The Moxham Historic District is a national historic district that is located in Johnstown in Cambria County, Pennsylvania, United States.

Moxham was listed on the National Register of Historic Places in 1999.

==History and architectural features==
This district includes 330 contributing buildings that are located in a predominantly residential area in southern Johnstown. There are 315 contributing dwellings, seventeen former carriage house/horse barns, twenty-one commercial buildings, ten churches, and one former school. The district includes five contributing buildings that date prior to the Johnstown Flood, but the majority date from 1890 to 1930. The dwellings include notable examples of popular architectural styles including Bungalow/craftsman, Colonial Revival, and American Foursquare. Notable non-residential buildings include St. Patrick's Catholic Church (1905), the former Calvary Methodist Church (1894), Allegheny Wesleyan Methodist Church (1898), Grove Avenue Methodist Church (1902), Second Presbyterian Church (1914), and the former Cypress Avenue School (1900).
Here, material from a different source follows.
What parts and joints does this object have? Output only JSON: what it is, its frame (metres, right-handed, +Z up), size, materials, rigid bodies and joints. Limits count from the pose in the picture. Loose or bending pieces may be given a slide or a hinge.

The Moxham district is typical of nineteenth-century, western Pennsylvania industrial communities, in this instance growing around the Johnston Steel Street Rail Company. The district was designed for a variety of social levels, whereas most nearby neighborhoods such as Cambria City, Minersville, and Old Conemaugh were created strictly for blue-collar workers. Moxham was built in a relatively flood-free area, though apparently more by luck than by planning, and experienced much of its growth after the 1889 Johnstown Flood.